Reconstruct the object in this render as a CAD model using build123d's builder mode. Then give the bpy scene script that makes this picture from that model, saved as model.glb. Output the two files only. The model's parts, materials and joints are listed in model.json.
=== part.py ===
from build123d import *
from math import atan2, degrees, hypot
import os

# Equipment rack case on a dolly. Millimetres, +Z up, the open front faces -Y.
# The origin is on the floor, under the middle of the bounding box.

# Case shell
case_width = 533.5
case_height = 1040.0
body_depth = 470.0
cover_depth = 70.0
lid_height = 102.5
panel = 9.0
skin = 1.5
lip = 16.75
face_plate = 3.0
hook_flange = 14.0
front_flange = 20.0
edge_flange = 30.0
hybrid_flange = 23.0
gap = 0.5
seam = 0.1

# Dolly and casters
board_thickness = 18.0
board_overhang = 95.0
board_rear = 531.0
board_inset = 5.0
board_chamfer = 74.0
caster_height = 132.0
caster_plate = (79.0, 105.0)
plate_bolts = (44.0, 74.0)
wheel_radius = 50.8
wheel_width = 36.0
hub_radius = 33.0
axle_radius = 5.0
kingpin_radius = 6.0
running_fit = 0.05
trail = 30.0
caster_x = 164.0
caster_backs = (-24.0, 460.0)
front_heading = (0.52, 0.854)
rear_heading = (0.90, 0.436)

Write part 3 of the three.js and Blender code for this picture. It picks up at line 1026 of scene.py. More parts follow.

[EXERCISE DIRECTIONS] What is needed here is an exact reproduction of all the entries.

[FINAL RESULT]
Reconstruct the object in this render as a CAD model using build123d's builder mode. Then give the bpy scene script that makes this picture from that model, saved as model.glb. Output the two files only. The model's parts, materials and joints are listed in model.json.
=== part.py ===
from build123d import *
from math import atan2, degrees, hypot
import os

# Equipment rack case on a dolly. Millimetres, +Z up, the open front faces -Y.
# The origin is on the floor, under the middle of the bounding box.

# Case shell
case_width = 533.5
case_height = 1040.0
body_depth = 470.0
cover_depth = 70.0
lid_height = 102.5
panel = 9.0
skin = 1.5
lip = 16.75
face_plate = 3.0
hook_flange = 14.0
front_flange = 20.0
edge_flange = 30.0
hybrid_flange = 23.0
gap = 0.5
seam = 0.1

# Dolly and casters
board_thickness = 18.0
board_overhang = 95.0
board_rear = 531.0
board_inset = 5.0
board_chamfer = 74.0
caster_height = 132.0
caster_plate = (79.0, 105.0)
plate_bolts = (44.0, 74.0)
wheel_radius = 50.8
wheel_width = 36.0
hub_radius = 33.0
axle_radius = 5.0
kingpin_radius = 6.0
running_fit = 0.05
trail = 30.0
caster_x = 164.0
caster_backs = (-24.0, 460.0)
front_heading = (0.52, 0.854)
rear_heading = (0.90, 0.436)

Write part 3 of the three.js and Blender code for this picture. It picks up at line 1026 of scene.py. More parts follow.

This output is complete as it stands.